Now, with my sister and I bordering on a level of minimal maturity, and with my sister having cranked out 3 little girls, the concept of family has completely mutated. With my dad and I, we can share time as men, and it's a fact that he has more energy to go out at night than I do, so while there is an inequitable divide in terms of life experience, I consider us as two peers in some sense, two men trying to figure out wtf we are doing with our lives. When it's my sister and I, the traditional roles of brother/sister are replaced by an almost complete focus on the children, so it's mommy, uncle david, and daddy Gavin as our roles by necessity. Then when my dad is around my sister he assumes a role of grandfather, in a way not unlike how he is kind to Hunter, and hopefully with slightly more interest in what they have to say/mumble.

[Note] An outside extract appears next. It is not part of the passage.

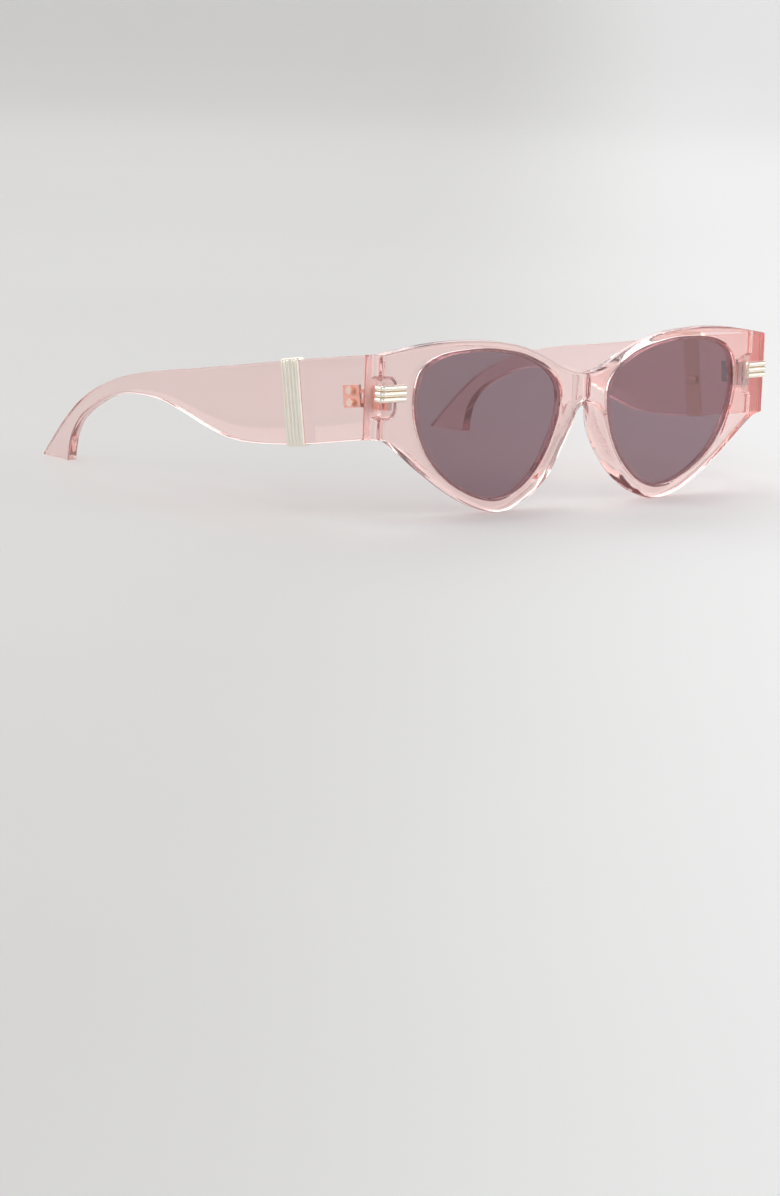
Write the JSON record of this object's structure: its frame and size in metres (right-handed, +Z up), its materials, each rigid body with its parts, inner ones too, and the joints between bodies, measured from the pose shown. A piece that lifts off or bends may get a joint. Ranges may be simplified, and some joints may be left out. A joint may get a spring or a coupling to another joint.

When we all get together, it's nothing like it used to be when I was younger. For one, my mom wore the pants and set the schedule, made the rules, enforced order, and handed out all the instructions. She was damn good at it too.

But at this point in our lives, we can remember, and we can celebrate her life and what she might be like now, but we have to define it all for ourselves every day. And the truth is, while my sister might have an idea of what "family" should be, I don't think my dad or I have any freaking clue.

Perhaps that is the simple mars/venus truth of it all. Are men incapable of building a family on their own without a woman? I suppose I might hear differently from my homosexual male friends on that topic, although I can't think of any who are raising children of their own. And I'm certain I can think of at least one or two women who rely on their man to help define the family unit, to schedule, shuffle, juggle, shuttle, and supervise. And sometimes to just "shrug" it off and let the absurdity be whatever it is and laugh about it sometime later, when the cost of whatever repair or ER visit has been forgotten.

I hear lots of stories about 50 year old men having babies with younger women. I can see how that might happen, both for a man who already had one set of kids and wants to try to build a new family because the first one didn't work for some reason, and for the man who was just having too much fun for too long and finally woke up one day and realized he was missing out on one of the most fundamental and important tasks of our own humanity. I know I don't want to be 50 and dating a 35 y/o. I know I don't want to be 70 and attending a college graduation. I owe it to any children I might have to give them a few of my better years, before I get grumpy, old, crusty, and rusty like my dog.

I suppose at the core of it all I am still waiting to define what the word "family" will mean to me as an adult.